David Axelrod, a former adviser to president Obama, pointed out that “Every president is irritated by the news media. No other president would have described the media as ‘the enemy of the people’.”
It’s equally disturbing whether Trump is right or wrong. On the one hand, if his “fake news” claim is true, the media he mentioned are a decaying pillar of democracy that will do the world no good. But if he’s firing false accusations, what does that say about the system that placed this man in the world’s most powerful seat?
The showdown between Trump and the media is intriguing, not least because it features the two most formidable forces of democracy. He’s wielding a fresh popular mandate, while the other side is armed with a longstanding public duty to counterbalance precisely people like him.
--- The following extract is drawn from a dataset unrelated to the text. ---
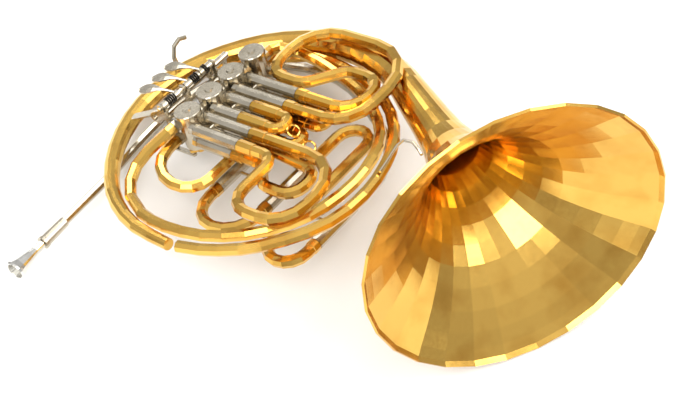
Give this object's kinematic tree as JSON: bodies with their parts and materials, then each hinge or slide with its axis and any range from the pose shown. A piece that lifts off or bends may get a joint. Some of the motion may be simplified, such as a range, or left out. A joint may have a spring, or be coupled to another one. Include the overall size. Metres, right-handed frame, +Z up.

Trump has triggered one controversy after another since taking the White House, but always stayed within the limits of democratic principles. But his approach to the media has now broken that boundary.  
In other words, you can build a wall at the border, sack diplomats, impose immigration restrictions and place your trusted allies in important jobs. Those actions might be controversial, but they are legal in a democracy. However, democratic norms dictate that those actions be examined and critiqued thoroughly, and this is where the mass media come in.
Hence something seems to have gone seriously wrong with American democracy. Either the country is being led by a dictator who doesn’t accept, recognise or understand the role of the media, or the corrupt Fourth Estate is undermining the very essence of America along with a system embraced by much of the world.
Could it be that the media are just doing their job and Trump is just misunderstanding them? Is it possible that the US political system remains healthy but for “honest mistakes” on both sides?
The answer is yes – but it’s unlikely. So far, this doesn’t look like the sort of misunderstanding that occurs between the couple in a romantic comedy. 
What’s happening appears to be a vendetta, with both sides hell-bent on destroying each other. Trump himself summed up that sentiment recently, declaring to a cheering crowd: “When the media lie to people I will never let them get away with it.”
Much of the feud has revolved around suspicion, justified or not, that Trump won the election thanks to Russia’s covert hi-tech interference. The US media have kept on digging into the matter, and Trump is angry either because they are on the right track or because he is innocent and thus convinced that journalists are out to bring him down after their darling, Hillary Clinton, was embarrassed at the polls.
Calling Trump a tyrant, though, flies in the face of his obvious need for love. 
Tyrants rule in a climate of fear. For now, Trump inspires hatred among his opponents rather than fear, with those he singles out for attack almost seeming to relish the challenge. 
CNN, for example, has used his criticism of the network as an effective tool to advertise its journalistic virtues. Meanwhile any reporter publicly chided by the president is eager to post the clip online.
Trump has gone to great lengths to cut out the media and connect with his supporters directly, even becoming the first president to hold a campaign-style rally. It shows he needs his fans’ love to fall back on. Tyrants do the same by activating the fear factor to mobilise robotic fist-pumpers, but Trump’s crowds radiate genuine adulation.
Yet so did political rallies in Germany back in the 1930s and ’40s. And it helps to recall that Adolf Hitler also rose to power through an election. Looking back at history, some may say Trump is well on his way to becoming a dictator. Demonising critics is how it all begins, they observe. But Trump has been demonised himself, albeit in a more subtle manner.
All in all, it’s eerie, isn’t it? And so far we haven’t even mentioned the most fearsome possibility, unlikely but not implausible – that both Trump and the media are enemies of the people.